Currently, the world is producing about 1 million barrels per day in excess of what it consumes, Beckman said. However, the world economy is expected to grow faster in 2015 than in the previous year as the U.S. gets back on its feet. But that could change if oil prices fall too sharply, cutting into global growth.

“Our base case was that oil prices would stop sliding at $55,” Beckman said. “We’ll just have to see how the year unfolds.”

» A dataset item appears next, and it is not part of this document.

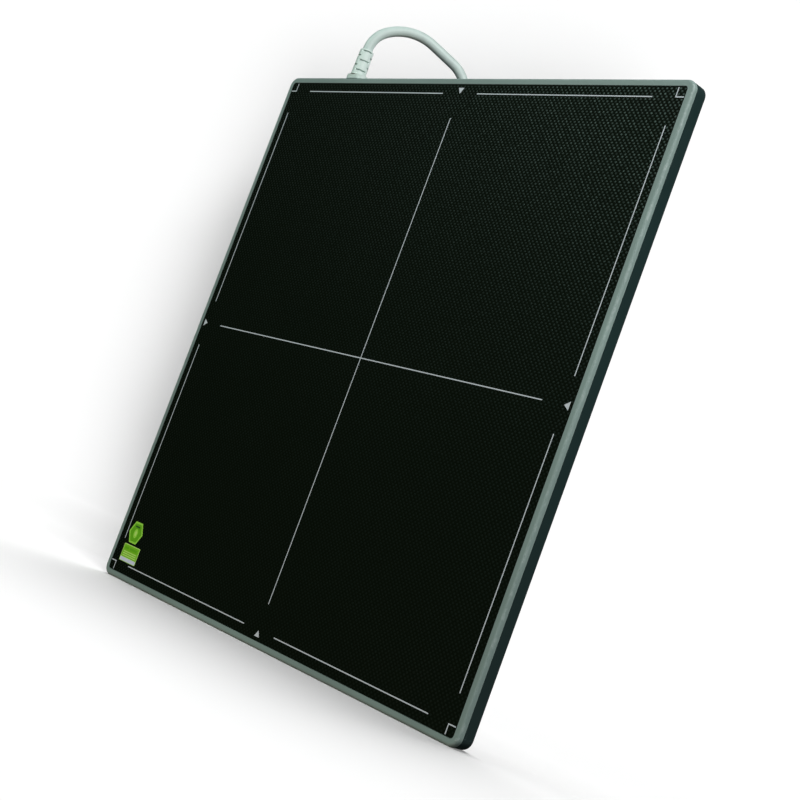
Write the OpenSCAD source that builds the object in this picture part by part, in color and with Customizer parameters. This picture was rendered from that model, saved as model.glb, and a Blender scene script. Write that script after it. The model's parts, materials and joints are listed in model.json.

So what does a barrel of oil’s price mean to the world? A few highlights:

$200 per barrel

2008, Former CIBC World Markets economist Jeff Rubin famously — or infamously — predicted that oil prices would hit these heady heights by 2012. He made the forecast based on the idea that short supplies would bump up against higher global demand and that drastically higher prices would be needed to make costly extraction viable. But with the Great Recession bearing down, oil did an about-face.

$147 per barrel

That was the price for WTI, also known as U.S. light sweet crude, at its most recent peak, reached on July 11, 2008, just as the U.S. housing market exploded due to faulty subprime mortgages and the world tipped into recession. Sharply diminished demand for oil sent prices through the floor.

$120 per barrel

Nigeria, which is Africa’s biggest oil producer, as well as Algeria, and Venezuela need oil prices near this level to balance their budgets, according to separate reports recently issued by the International Monetary Fund and Deutsche Bank AG. Declining oil prices have dealt a serious blow to Venezuela in particular, which derives nearly 95 per cent of its export revenues from crude. The troubled country is believed to be in recession and has been gripped by violent protests and an annual inflation rate of more than 60 per cent.

$100 per barrel

Brent crude hit $115 per barrel and WTI oil futures touched $107 per barrel in June, 2014, and lost about half their value by the end of the year. Experts say the latest decline in oil prices is fueled by lagging demand in weak economies in Asia and Europe, as well as a strong increase in U.S. production. By late December, Saudi Arabia’s oil minister declared in an interview with Middle East Economic Survey that $100 per barrel oil may be a thing of the past.

$80 per barrel

Approximately one in four new oil projects in Canada could be under threat if oil prices fall below this threshold for an extended time, according to a report by the International Energy Agency, issued in October. That compares to just four per cent of U.S. shale projects that would be affected. Saudi Arabia’s 2015 budget assumes oil prices at $80 per barrel, Bloomberg reported in December. That’s far above the $4 to $6 per barrel it costs the country to extract it.

$70 per barrel

An average oil price of $70 per barrel would cost Ottawa about $5 billion in lost revenues, CIBC World Markets noted in a December report. Provincial governments would lose another $5 billion to $8 billion. The lost revenue comes from slower economic growth that results as businesses in the oil sector cut capital spending. On the flip side, oil at this level would provide Canadians with the equivalent of a $10 billion boost to incomes.

$60 per barrel

When oil prices sank below this level in mid-December, it was their lowest point in five-and-a-half years. The drop also pulled the Canadian dollar below 87 cents (U.S.). The biggest impact was in Russia, which counts on oil and energy sales for half its government revenue. The central bank hiked a key interest rate to 17 per cent in a bid to prop up the ruble, which had fallen by 10 per cent.

$50 a barrel

WTI prices sank through the $50 range early this month. Canada’s GDP could sink to as low as 1.9 per cent (from the previous forecast of 2.4 per cent) if WTI prices remain at this level through 2015, according to a BofA Merrill Lynch research report released this week. Prices could average as low as $53 per barrel in 2015, Morgan Stanley says, revising its latest forecast down from $98.

$40 a barrel

When oil prices reach this level, negatives start to outweigh the positives in the world economy, according to a mid-December report by Julian Jessop of Capital Economics. “One risk is that lower oil prices could tip heavily indebted economies with already poor growth prospects over the edge,” he wrote. “We already think it likely that eurozone inflation will turn negative in the coming months, and $40 oil would pretty much guarantee that result.” Jessop also warned that oil-producing nations that depend on high prices could face “growing social unrest.”

$32 per barrel

From July to December, 2008, prices fell from a peak of $147 to $32 per barrel. That was its lowest level in five years.

$10 per barrel

In the late 1990s, oil prices plummeted to this level in the wake of the Asian financial crisis. The collapse of Thailand’s bhat led to sinking currencies and stocks and a loss of confidence across the region. The spot price for Brent crude declined to $9.45 per barrel in December, 1998.

$5 per barrel

In March, 1999, The Economist warned that the world may be headed for single-digit oil prices. “Thanks to new technology and productivity gains, you might expect the price of oil, like that of most commodities, to fall slowly over the years,” the magazine wrote. “Judging by the oil market in the pre-OPEC era, a ‘normal’ market price might now be in the $5 to $10 range. Factor in the current slow growth of the world economy and the normal price drops to the bottom of that range.”